Tell the executor where to find the .env
file by specifying the file's full path in the TCLOUD
environment variable TCLOUD_ENV_FILE
.
Note: the TCLOUD_ENV_FILE
environment variable must be set on the executor's Docker container, just like the TCLOUD_URL
, TCLOUD_CLIENT_ID
, and TCLOUD_CLIENT_SECRET
variables.
Network Configuration
Tobiko Cloud never pushes information into your network, so it doesn't need inbound access.
Instead, the executors you host make outbound requests polling Tobiko Cloud for work tasks and other information. Executors are only required to connect to Tobiko Cloud and your SQL engine, with all information flowing via outbound requests.
If the executors are running in a network without public internet access, configure the network to allow executor and local user access to Tobiko Cloud on these IP addresses:
Project Configuration
Project configuration is the same for hybrid and standard Tobiko Cloud deployments.

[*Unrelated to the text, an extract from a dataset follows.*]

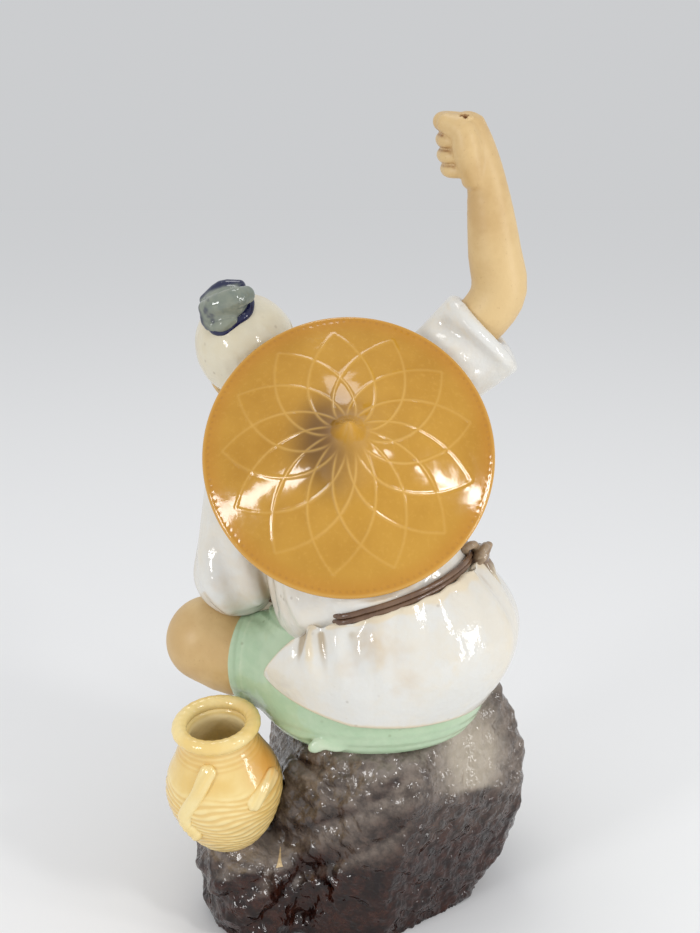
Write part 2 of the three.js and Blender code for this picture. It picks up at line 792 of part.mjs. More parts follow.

See connection configuration for details.
Required system specs
The exact system requirements for executors vary depending on your project and work processes.
In general, we recommend a minimum of 2GB of RAM and 1 vCPU for each executor.
Complex or resource-intensive Python models may require executors with more resources.
Health checks
In production settings, we recommend setting up health checks to monitor the status of your executors.
Health checks help ensure your executors are operating correctly and can identify issues before they impact your workflows.
For detailed information on implementing health checks:
-
Kubernetes/Helm: see the Hybrid Executors Helm Chart documentation for information on health check configuration in Kubernetes.
-
Docker Compose: see the Docker Compose setup documentation for health check implementation with Docker Compose.
Both executor types (run and apply) should have appropriate health checks to ensure proper system monitoring and reliability.
Note When configuring health checks, ensure timeouts are set appropriately based on your executors' resources. Default timeouts can sometimes be too short.